The kind of silence that made her realize Lucian was considering variables she hadn't even placed on the table.

"I want to make something clear," she said, her voice steady but just shy of gentle. "You're an asset to us, not a slave. No absurd orders. No chains beyond reason. We want you to grow—just as you do. The only condition… is that you do it while carrying Shadowfall's name."

Lucian said nothing. He turned his head, gaze sliding past her toward the cracked wasteland beyond the window. A graveyard of a world.

He exhaled slowly. "We have a deal." His eyes shifted back to her. "And this time, I mean it."

Her smile was subtle. Controlled. "Smart decision. I'm Super Agent BK11—"

"I'm not remembering that," Lucian interrupted.

"—but you can call me Ash," she finished, unfazed.

"Well then, Ash," he said, "I presume we're done here. Can I be let out of your trap chair now?"

"Someone will take you to a temporary room," she replied. "Rest. In a few hours, I'll call for you. There's someone important you need to meet."

The restraints released with a faint click. Lucian pushed himself upright—only to have his knees fold under him. The sudden weight of his own body nearly sent him back into the seat. Four years without standing was a debt the muscles demanded in full.

Two men entered, their presence wordless but imposing.

"Take him," Ash ordered.

One of them gestured for Lucian to follow. Lucian gave her one final glance—a silent promise of unfinished business—before turning away.

---

"What's your read?" the agent asked once the door closed behind him.

Ash's gaze lingered on the empty chair. "He doesn't move like a thirteen-year-old."

"That's because he's not. He's seventeen now."

"No," she murmured. "He's seventeen in body. But he didn't live those four years. And yet…" She trailed off, a faint crease forming between her brows. "After what he just saw—there wasn't even a flicker. Not in his eyes, not in his pulse."

The agent nodded grimly. "So which is it? Unfazed… or something worse?"

Her answer was quiet, almost to herself. "Worse. Much worse."

---

The agent led Lucian down a sterile corridor lined with identical grey doors. At one of them, he stopped and placed a palm against the wall scanner. The door slid open with a hiss.
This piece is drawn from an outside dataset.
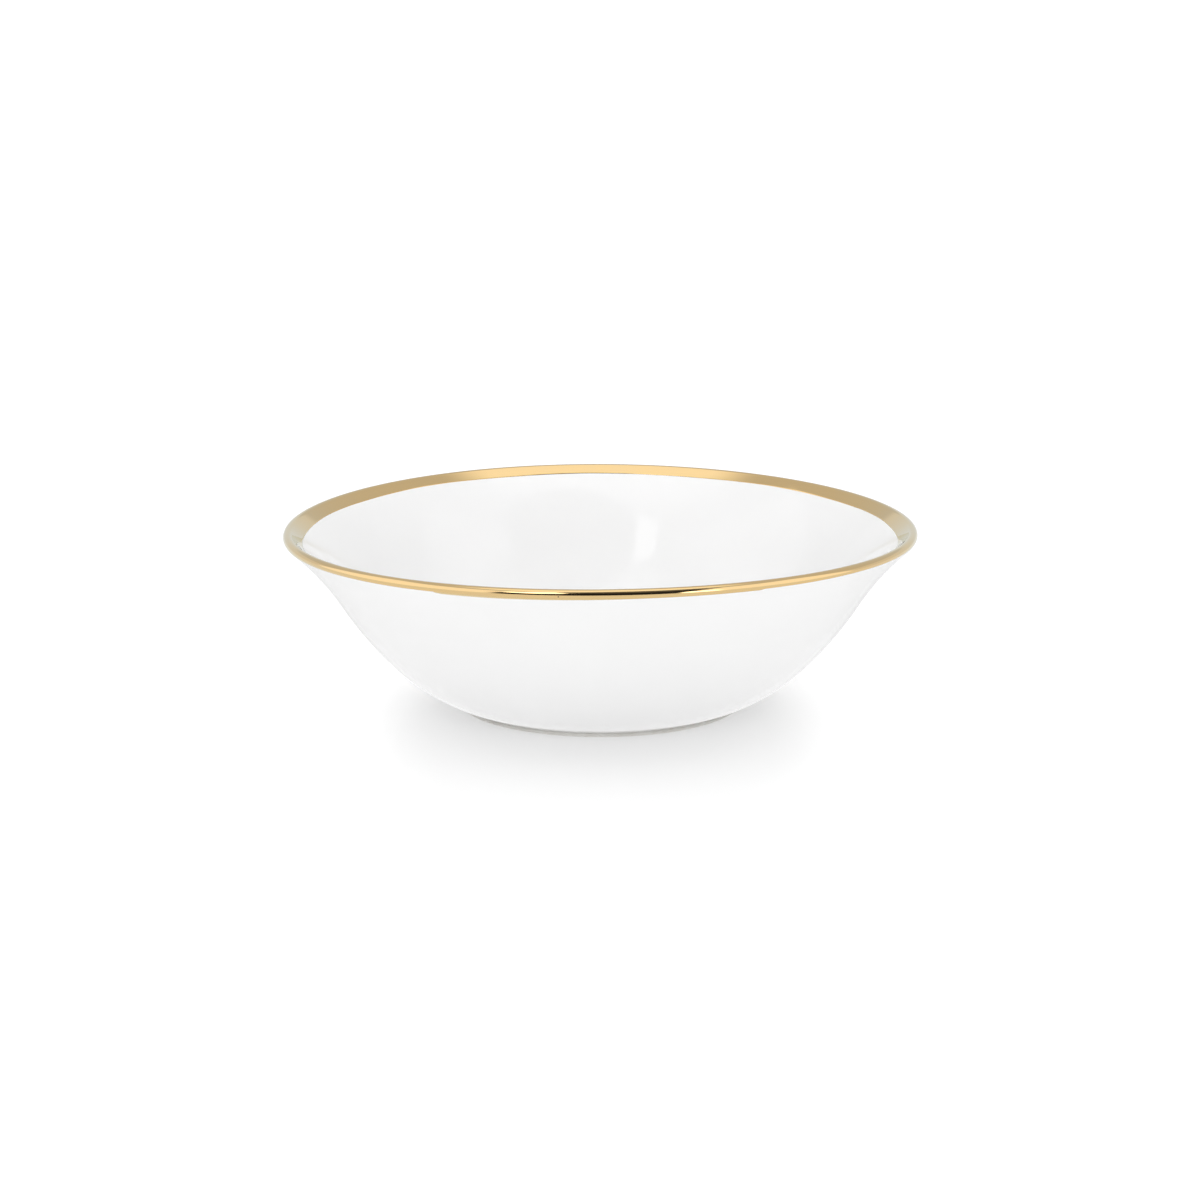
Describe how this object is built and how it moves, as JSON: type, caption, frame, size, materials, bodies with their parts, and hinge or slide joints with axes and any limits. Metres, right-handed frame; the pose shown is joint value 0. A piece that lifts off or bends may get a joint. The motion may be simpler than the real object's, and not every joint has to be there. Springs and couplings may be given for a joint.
{
  "type": "serving bowl",
  "caption": "Round white porcelain serving bowl with an outward flared, gold painted rim, a deep smooth well and a low bare foot ring.",
  "frame": {"origin": "centre of the foot ring's resting plane, on the bowl's axis", "axes": "+Z is the bowl's axis of symmetry and points up out of its mouth; -Y points to the front, where the second brush stroke of gold lies; +X is to the right seen from the front"},
  "size_m": [0.2302, 0.2302, 0.0666],
  "materials": {
    "porcelain": "fired white porcelain clay, wholly covered by glaze and foot",
    "bare_foot": "unglazed, ground smooth and matt",
    "glaze": "clear high gloss glaze over white",
    "base_glaze": "clear glaze over white, thinner and with fine pinholes",
    "gold": "bright fired gold with fine brush marks",
    "gold_stroke": "fired gold, thinner and a little duller"
  },
  "bodies": {
    "root": {"porcelain_body": "porcelain", "foot_ring": "bare_foot", "glaze_coat": "glaze", "base_glaze": "base_glaze", "gold_band": "gold", "gold_second_stroke": "gold_stroke"}
  },
  "joints": []
}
"You'll stay here," he said, and walked away without waiting for a reply.

Lucian stepped inside.

The room was small and clinical. A bed barely big enough to count as one. A desk with a single journal resting on its surface—an almost absurd touch of humanity in an otherwise soulless box.

And a mirror at the far wall.

He moved toward it, the door sealing shut behind him.

The reflection staring back was almost a stranger. His hair had grown wild—black strands tangled and streaked with silver. His eyes were the same steel-grey… but they no longer belonged to a boy. His face had sharpened, matured.

He was taller. Stronger.

His gaze dropped to his hands. At first glance earlier, they had seemed unchanged. But now he saw the truth—the definition in the tendons, the hardened grip of someone who could break bone without trying.

Curious, he peeled off the plain grey shirt.

The mirror showed a body built for killing—lean but cut, with muscle traced in clean, deliberate lines. The faint shadows of abs. The frame of someone who'd been forged, not merely fed.

Lucian let the shirt fall from his fingers.

He crossed to the bed and collapsed onto it, eyes fixed on the unbroken slab of concrete above.

"I remember…" The words left him as a whisper.

Not all of it—not yet—but enough. Enough to no longer be chained to the flawed human he had been.

He remembered the Slumps. The hunger. The fights. The brutality that had shaped him. Beneath it all, there had still been fear, stubbornness, hesitation—human weakness.

But now…

Now, that part of him was gone.

Lucian's lips curved faintly—not in joy, but in recognition.

He was many, many things.

But a mortal human was not one of them.